One of my professors wrote a note on the electronic blackboard this week, saying “By now you may think you are “drinking from a fire hydrant,” referring of course to the volume of reading assigned to us. The “drinking from a fire hydrant” word picture brought to mind my experience in India (so many years ago). Every day the police would uncap a fire hydrant (I never knew why) and immediately hundreds of men, women and children would come running to get a wet, cool break from the sticky 100 degree weather—both drinking and bathing. And, for the homeless, their only bath of the day.

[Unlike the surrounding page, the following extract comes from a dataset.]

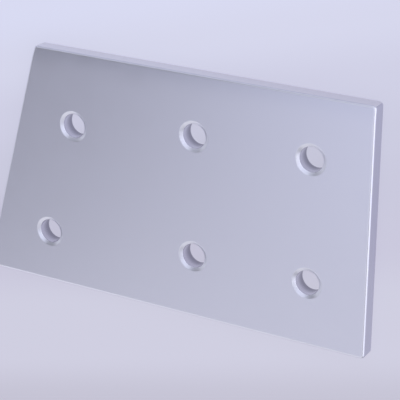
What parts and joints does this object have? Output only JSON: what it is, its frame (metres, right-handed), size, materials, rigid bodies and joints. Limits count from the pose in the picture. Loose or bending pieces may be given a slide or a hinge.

I think our modern American churches foster this “drinking from a fire hydrant” way of thinking, herding the ‘sheep’ into auditoriums where all drink from the same stream. You may recall from an earlier post “Don’t Drink the Water”, January 28, I mentioned that sheep won’t drink from running, but only still water. I wonder if that analogy can be carried over here—that we “sheep” cannot retain much of the water we drink from the hydrant on a Sunday morning service!
I am certainly not condemning the practice of public teaching and worship, but as I sit in our Sunday morning congregational service, I can’t help but wonder how many of the sheep sitting around me on any given Sunday have spent time alone with God, sitting and sipping and taking in their fill of His Word? Or, how many ‘bathed’ from their private well before coming to church?